In our home waters, nearly all the flats require a watercraft of some sort. This week we were lucky enough to have the flood tides and two boats, which meant we couldn’t all be together on the same evening. Two members of the Camp Lejeune Program have shallow water poling skiffs (Former Marine and Participant, Nathan Rhea owns the East Cape, and our Program Lead owns the Gheenoe) and they were willing to take Participants fishing. Although there weren’t enough boats to take everyone at once, there were five sequential evenings of flood tides, and we had the boats and their operators for them all. After polling the Participants for availability, we were able to distribute people among the boats over the five nights. Between three to five Participants were able to attend each evening, most of whom had never experienced this type of fishery before.  

Lake doesn’t know how to cook small amounts of food. Even after the five of us descended like a hoard of locusts, there were still leftovers.  Bellies full, and coolers packed, we boarded the boats. The motors fired up, and we raced to positions on the flats. As the boats reached their final locations they edged into the tall grass lining the saltwater creeks, the engines were shut down and raised, and the operators climbed onto poling platforms on the stern of the boats with long, 20 foot or longer, graphite poles. Their anglers went to the bow and stripped out fly lines at their feet, and grasped size 2 shrimp patterns in their hands. No one spoke, the only sounds the soft splashing of water as the poles were planted and retrieved, and the distant sound of surf crashing behind a wall of live oaks opposite the marsh. 

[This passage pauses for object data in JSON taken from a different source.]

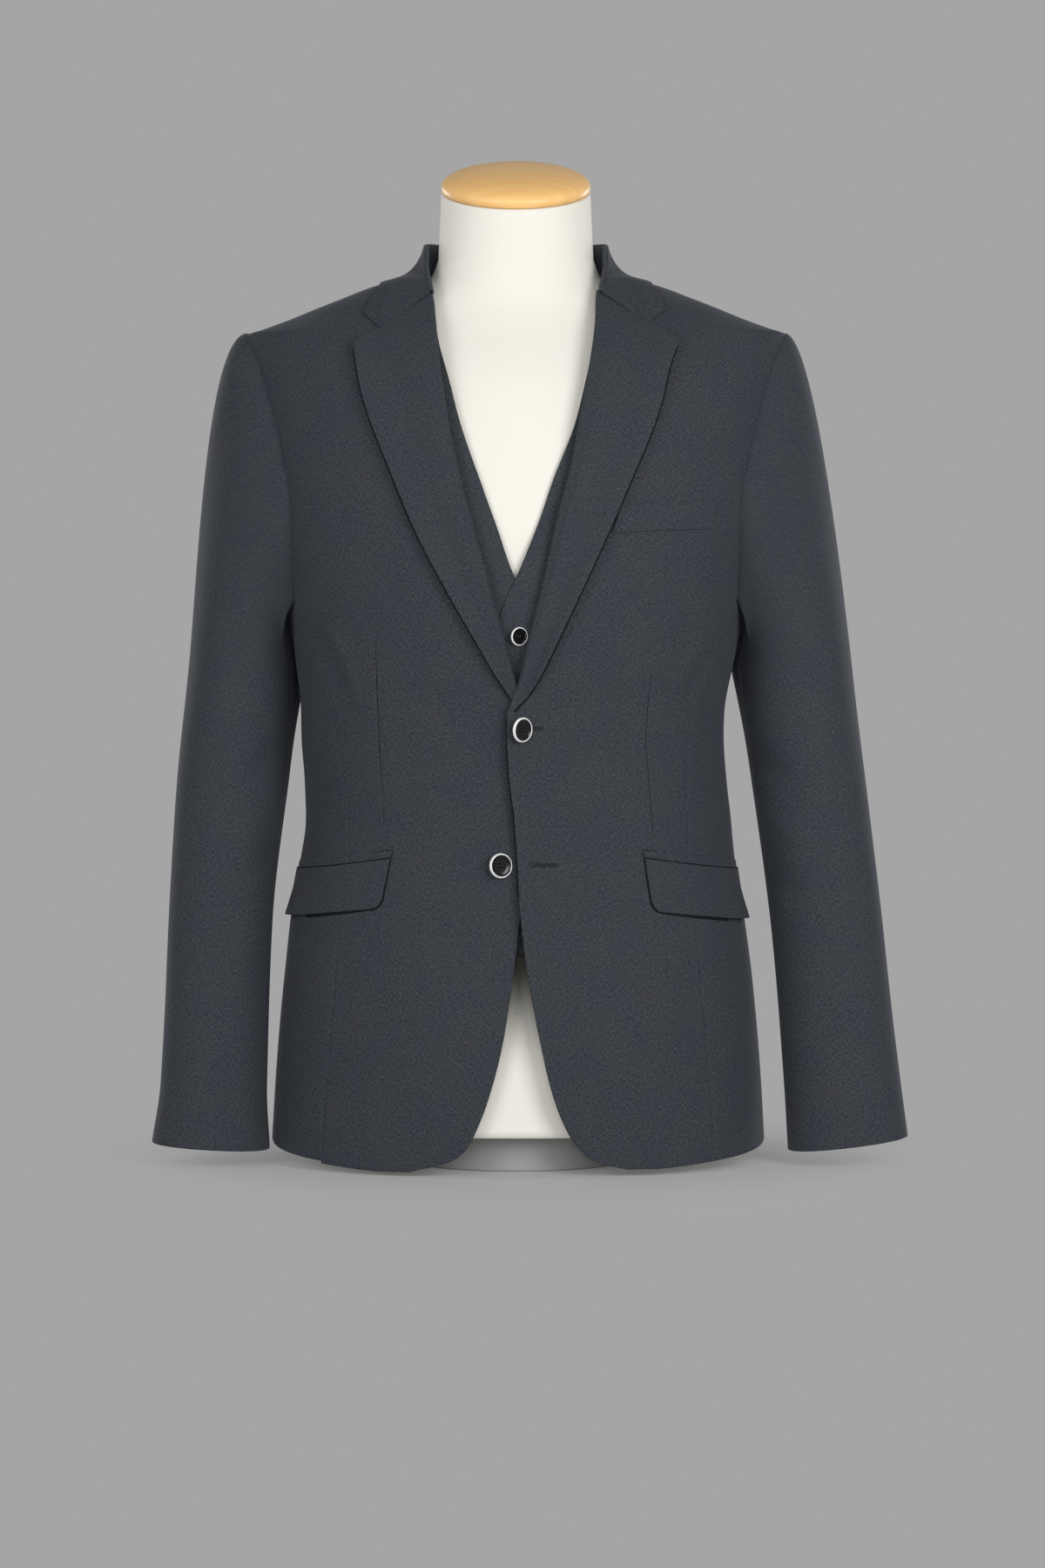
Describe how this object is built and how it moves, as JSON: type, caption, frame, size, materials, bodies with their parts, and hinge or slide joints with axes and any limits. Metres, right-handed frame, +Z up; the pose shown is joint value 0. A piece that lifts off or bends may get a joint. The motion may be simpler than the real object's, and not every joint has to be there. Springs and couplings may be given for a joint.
{
  "type": "tailored suit jacket and waistcoat on a limbless dress form",
  "caption": "Slim notch-lapel suit jacket over a V-neck waistcoat, worn by a limbless cloth dress form with a wooden neck cap and a low round foot.",
  "frame": {"origin": "centre of the foot's flat underside, on the floor under the form's axis", "axes": "+Z up from the floor to the neck cap; the suit faces -Y; +X is the wearer's left, the viewer's right"},
  "size_m": [0.6136, 0.2666, 0.8212],
  "materials": {
    "jacket_cloth": "fine dark slate melange wool, soft sheen",
    "waistcoat_cloth": "the same melange wool, matt",
    "lining": "smooth dark lining cloth",
    "button_horn": "black with a pale polished rim",
    "form_cloth": "stretched off-white cotton",
    "turned_wood": "satin pale wood",
    "foot_paint": "matt light grey"
  },
  "bodies": {
    "root": {"breast_welt": "jacket_cloth", "collar": "jacket_cloth", "form_foot": "foot_paint", "form_torso": "form_cloth", "hip_flap_left": "jacket_cloth", "hip_flap_right": "jacket_cloth", "hip_jet_left": "jacket_cloth", "hip_jet_right": "jacket_cloth", "jacket_back_left": "jacket_cloth", "jacket_back_right": "jacket_cloth", "jacket_button_lower": "button_horn", "jacket_button_upper": "button_horn", "jacket_front_left": "jacket_cloth", "jacket_front_right": "jacket_cloth", "jacket_side_left": "jacket_cloth", "jacket_side_right": "jacket_cloth", "lapel_left": "jacket_cloth", "lapel_right": "jacket_cloth", "neck_cap": "turned_wood", "top_sleeve_left": "jacket_cloth", "top_sleeve_right": "jacket_cloth", "under_sleeve_left": "jacket_cloth", "under_sleeve_right": "jacket_cloth", "waistcoat_back": "lining", "waistcoat_button_1": "button_horn", "waistcoat_button_2": "button_horn", "waistcoat_button_3": "button_horn", "waistcoat_button_4": "button_horn", "waistcoat_button_5": "button_horn", "waistcoat_front_left": "waistcoat_cloth", "waistcoat_front_right": "waistcoat_cloth"}
  },
  "joints": []
}
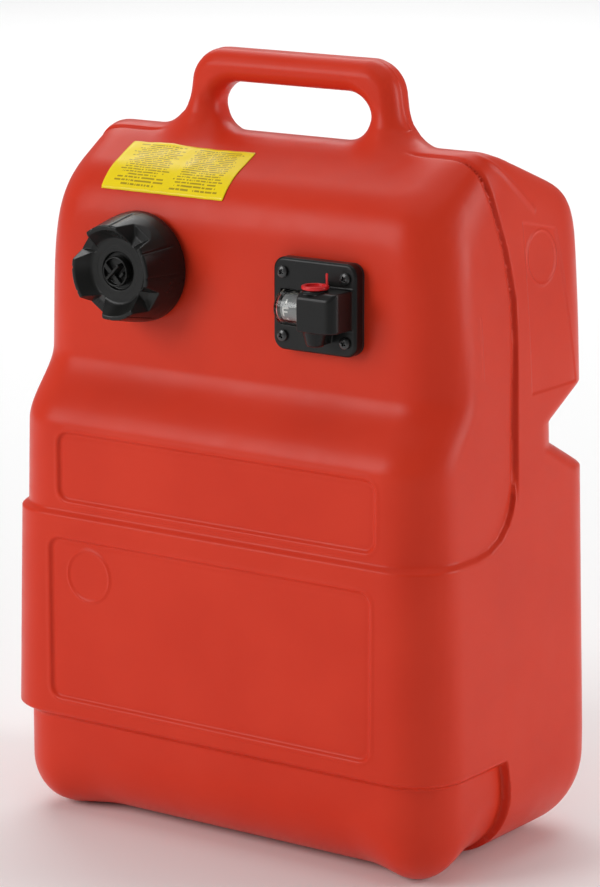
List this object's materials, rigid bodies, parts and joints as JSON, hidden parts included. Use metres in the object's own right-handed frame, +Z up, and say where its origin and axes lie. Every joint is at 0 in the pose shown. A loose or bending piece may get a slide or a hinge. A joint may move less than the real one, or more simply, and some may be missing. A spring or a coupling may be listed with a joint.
{
  "type": "portable outboard fuel tank",
  "caption": "Upright moulded fuel tank with carry handle, vented screw cap in the front, float gauge with a clear window and a plugged fuel outlet.",
  "frame": {"origin": "middle of the footprint on the face it stands on", "axes": "+Z up; -Y is the front, with the cap and the gauge; +X is the right-hand side seen from the front"},
  "size_m": [0.351, 0.215, 0.514],
  "materials": {
    "red_tank": "satin blow-moulded polyethylene",
    "black_plastic": "fine-grained moulded plastic",
    "rubber": "matte",
    "black_steel": "black finish",
    "clear_plastic": "clear moulded window",
    "white_plastic": "natural moulded plastic",
    "steel": "drawn wire and turned shaft",
    "drum_grey": "satin grey with white marks",
    "float_black": "closed-cell foam",
    "red_plug": "soft gloss plastic",
    "label_yellow": "printed film, satin"
  },
  "bodies": {
    "tank": {"tank_shell": "red_tank", "filler_neck": "red_tank", "flange_gasket": "rubber", "gauge_housing": "black_plastic", "flange_screws": "black_steel", "gauge_lens": "clear_plastic", "lens_seal": "rubber", "gauge_frame": "white_plastic", "pickup_tube": "white_plastic", "pickup_filter": "white_plastic", "label_film": "label_yellow"},
    "cap_seal": {"cap_gasket": "rubber"},
    "cap": {"cap_grip": "black_plastic", "cap_core": "black_plastic"},
    "vent_washer": {"vent_seal": "rubber"},
    "vent": {"vent_knob": "black_plastic"},
    "drum": {"gauge_drum": "drum_grey", "drum_gear": "white_plastic", "drum_shaft": "steel"},
    "arm": {"arm_shaft": "steel", "arm_gear": "white_plastic", "float_arm": "steel", "float": "float_black", "float_clip": "steel"},
    "plug": {"outlet_plug": "red_plug"}
  },
  "joints": [
    {"name": "cap_lift", "type": "slide", "parent": "tank", "child": "cap_seal", "axis": [0, -1, 0], "range_m": [0, 0.01]},
    {"name": "cap_turn", "type": "hinge", "parent": "cap_seal", "child": "cap", "pos_m": [-0.069, -0.095, 0.3788], "axis": [0, -1, 0], "range_deg": [0, 720]},
    {"name": "vent_lift", "type": "slide", "parent": "cap", "child": "vent_washer", "axis": [0, -1, 0], "range_m": [0, 0.002]},
    {"name": "vent_turn", "type": "hinge", "parent": "vent_washer", "child": "vent", "pos_m": [-0.069, -0.1, 0.3788], "axis": [0, -1, 0], "range_deg": [0, 360]},
    {"name": "arm_swing", "type": "hinge", "parent": "tank", "child": "arm", "pos_m": [0.077, -0.056, 0.3657], "axis": [0, 1, 0], "range_deg": [0, 100]},
    {"name": "drum_turn", "type": "hinge", "parent": "tank", "child": "drum", "pos_m": [0.0625, -0.084, 0.3657], "axis": [1, 0, 0], "range_deg": [0, 100]},
    {"name": "plug_pull", "type": "slide", "parent": "tank", "child": "plug", "axis": [0, 0, 1], "range_m": [0, 0.012]}
  ],
  "couplings": [
    {"joint": "cap_lift", "follows": "cap_turn", "m_per_rad": 0.00079577},
    {"joint": "vent_lift", "follows": "vent_turn", "m_per_rad": 0.00031831},
    {"joint": "drum_turn", "follows": "arm_swing", "ratio": 1}
  ]
}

Each member of the angling teams intensely scanned the surface for movement, and the tell-tale triangle of a redfish tail. The pushermen propelled their crafts through the shallow water, gliding over grass, as the harmonious dialogue of flats hunters ensued. Vigilantly searching for any sign of potential fish, the angler on the bow might say, “Look at 2 o’clock. I just saw movement near that large clump of grass.” To which a likely response from atop the poling platform might be, “That’s just bait, but keep looking.” We would continue to slowly stalk the flat, pointing out anything that might be a red, until finally, “11 o’clock, 50 feet. There’s a tail!” Upon observing the actively feeding fish, the boat would be moved into position with the bow placed at an optimal casting angle. With constant communication between the non-professional guide and their angler, a cast would be made to present the fly, followed by instructions to strip and pause the fly, hoping the fish would eat. A successful eat would be quickly followed by hearing, “Strip Set!”, watching the fly line rip through the water, and then a tug of war would ensue. (Note: A non-professional guide would be those of us poling the skiffs around on this trip. Those professional guides are good at what they do and earn a living doing this. We have some of them that support us, and it’s important to distinguish we’re amateurs!) 

This pattern of poling the flats, on the hunt for tailing reds would continue with Participants taking turns as the angler. Each night the Participants rotated, a wonderful repetition of the evening before. It was like being stuck in a wonderful dream. Get on the skiffs and head into the marsh full of enthusiasm and hopefulness. A gentle breeze would provide some comfort from the oppressively humid weather, and the blood thirsty no-see-ums. Gulls would swoop down to chase shrimp and baitfish hiding in the marsh grass. Guys with long poles on platforms would talk to other guys holding long sticks on the bow, as the skiffs moved over the flat. Some fish would be seen. Some casts would be made. There were even some fish hooked…and then broken off (but that’s another story and a great laugh for those of us that were there). Each evening ended the same way, the sun would begin to set and brilliant colors from the sky would be reflected on the water, with everyone hoping for one last fish to magically appear from the darkening water ready to pounce on a fly.